DEFENSE COUNSEL PURSUED A REASONABLE ALTERNATIVE STRATEGY IN MOVING TO SUPPRESS DEFENDANT’S STATEMENTS THAT DID NOT REQUIRE AN INVESTIGATION INTO DEFENDANT’S MENTAL HEALTH AND SUBSTANCE ABUSE; THEREFORE DEFENSE COUNSEL’S PURPORTED FAILURE TO INVESTIGATE DID NOT CONSTITUTE INEFFECTIVE ASSISTANCE (CT APP).
The Court of Appeals, in a full-fledged opinion by Judge Troutman, over an extensive dissenting opinion, determined defense counsel’s purported failure to investigate defendant’s mental health and substance abuse history in order to challenge the voluntariness of defendant’s statements to police did not constitute ineffective assistance of counsel. Counsel’s decision to employ an alternative strategy was reasonable:
Defendant’s assigned counsel later moved to suppress defendant’s statements. At a pretrial hearing, counsel argued that defendant provided those statements while operating under a reasonable belief that he would be given immunity in exchange for his information, and therefore the statements were involuntary. Counsel supported that argument with a variety of evidence, including, among other things, defendant’s refusal to offer any statements until he could speak with an assistant district attorney (ADA), an unrecorded conversation with an ADA, and a note in the police file in defendant’s handwriting stating that he would need immunity and payment in exchange for his information. Counsel also relied upon defendant’s Miranda waiver form, on which he crossed out “defendant” and wrote in “C.I.,” for confidential informant. Defendant also testified at the suppression hearing that he had been offered immunity by the ADA during the unrecorded conversation. * * *
In 2019, while his direct appeal was still pending, defendant moved to vacate the judgment pursuant to CPL 440.10. He argued that his trial counsel was ineffective for failing to investigate his history of mental health disorders and substance abuse.

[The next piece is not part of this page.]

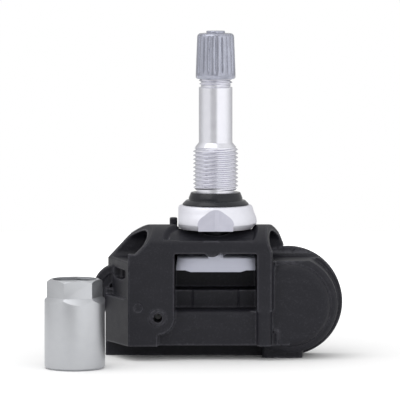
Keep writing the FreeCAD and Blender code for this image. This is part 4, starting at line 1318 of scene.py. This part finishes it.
@dataclass
class Studio:
    """White sweep, soft lamps and the camera."""

    camera_place: Sequence[float] = (-3.6 * MM, -804.9 * MM, 100.0 * MM)
    pitch_down: float = 4.54
    focal_px: float = 3474.0
    frame_px: float = 400.0
    sensor: float = 36.0
    floor_half: float = 0.32
    dim: float = 0.58
    left_card: float = 0.36
    right_card: float = 0.72
    overhead: float = 1.0
    glow: float = 0.45
    glow_from: float = 40.0
    glow_full: float = 170.0
    right_near: Point = (2.0, 14.0)
    right_far: Point = (50.0, 150.0)
    left_near: Point = (-46.0, -24.0)
    left_far: Point = (-135.0, -75.0)
    above: Point = (0.30, 0.80)

    def build(self) -> None:
        """Sets floor, light, camera and view."""
        self.floor()
        self.world()
        self.lamp("key softbox", (-0.26, -0.20, 0.58), (0.60, 0.60), 1.3)
        self.lamp("front fill", (0.05, -0.62, 0.22), (0.40, 0.30), 0.7, mirrored=False)
        self.camera()
        bpy.context.scene.view_settings.view_transform = "Standard"

    def floor(self) -> None:
        """A white floor that glows a little for the camera, so that only shadows are grey."""
        let_go()
        bpy.ops.mesh.primitive_plane_add(size=2 * self.floor_half, location=(0.0, 0.0, 0.0))
        floor = bpy.context.object
        floor.name = "floor"
        recipe = Recipe("floor white")
        recipe.set("Base Color", (0.90, 0.90, 0.90, 1.0))
        recipe.set("Roughness", 0.9)
        recipe.set("Specular IOR Level", 0.0)
        recipe.set("Emission Color", (1.0, 1.0, 1.0, 1.0))
        away = recipe.add("ShaderNodeVectorMath", {"operation": "LENGTH"}, {0: recipe.millimetres()},
                          output="Value")
        lit = away.band(self.glow_from, self.glow_full) * self.glow
        recipe.set("Emission Strength", recipe.ray("Is Camera Ray") * lit)
        floor.data.materials.append(recipe.material)

    def world(self) -> None:
        """White behind the object, with a bright top and cards of light to the right and the left.

        A card's near and far fields are degrees round from the camera, between which it
        comes up and dies away.
        """
        recipe = Recipe("studio", sky=True)
        bpy.context.scene.world = recipe.material
        toward = recipe.add("ShaderNodeTexCoord", {}, {}, output="Generated")
        x, y, z = (toward.part(i) for i in range(3))
        bearing = recipe.add("ShaderNodeMath", {"operation": "ARCTAN2"}, {0: x, 1: y * -1.0})
        turn = bearing * (180.0 / math.pi)
        right = turn.band(*self.right_near) * (1.0 - turn.band(*self.right_far))
        left = (1.0 - turn.band(*self.left_near)) * turn.band(*self.left_far)
        side = right * self.right_card + left * self.left_card + self.dim
        light = side + (self.overhead - side) * z.band(*self.above)
        seen = (recipe.ray("Is Camera Ray") + recipe.ray("Is Transmission Ray")).band(0.0, 1.0)
        recipe.set("Strength", light + (1.0 - light) * seen)
        recipe.set("Color", (1.0, 1.0, 1.0, 1.0))

    def lamp(self, name: str, place: Sequence[float], size: Point, power: float,
             mirrored: bool = True) -> None:
        """Adds a softbox that faces the object.

        Args:
            name: The lamp's name.
            place: Where it hangs.
            size: Its width and height.
            power: Its power in watts.
            mirrored: Whether shiny surfaces show it.
        """
        let_go()
        bpy.ops.object.light_add(type="AREA", location=place)
        lamp = bpy.context.object
        lamp.name = name
        lamp.data.shape = "RECTANGLE"
        lamp.data.size, lamp.data.size_y = size
        lamp.data.energy = power
        lamp.visible_glossy = mirrored
        aim = Vector((0.0, 0.0, 30.0 * MM)) - Vector(place)
        lamp.rotation_euler = aim.to_track_quat("-Z", "Y").to_euler()

    def camera(self) -> None:
        """Puts the camera where the photograph was taken from."""
        data = bpy.data.cameras.new("camera")
        camera = bpy.data.objects.new("camera", data)
        bpy.context.scene.collection.objects.link(camera)
        camera.location = self.camera_place
        camera.rotation_euler = (math.radians(90.0 - self.pitch_down), 0.0, 0.0)
        data.sensor_width = self.sensor
        data.lens = self.focal_px / self.frame_px * self.sensor
        data.clip_start, data.clip_end = 0.01, 20.0
        bpy.context.scene.camera = camera


def main() -> None:
    """Builds every piece and the studio."""
    logging.basicConfig(level=logging.INFO, format="%(name)s %(message)s")
    for maker in (Housing, ValveStem, SpigotSleeve, Grommet, ValveCap, ClampBar, StemNut, Inside, Studio):
        maker().build()
    let_go()


if __name__ == "__main__":
    main()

The court ordered a hearing, at which defendant’s trial counsel testified. Counsel asserted that although he was aware of defendant’s mental health and substance abuse history, defendant “had given [counsel] such a clear picture” of what happened that “was supported by documentary evidence” and that in counsel’s “50 years of practicing [he had] never had a case where [he had] seen, or known of a case where [he had] seen that a person” who shared defendant’s mental health diagnosis successfully suppress a statement on that ground. People v Fernandez, 2026 NY Slip Op 03915, CtApp 6-23-26
Practice Point: Although defendant’s mental health and substance abuse history may have been used to argue his statements to police were not voluntary, defense counsel felt that argument would fail and pursued a reasonable alternative strategy which did not require a mental-health and substance-abuse investigation. Defense counsel was therefore not “ineffective.”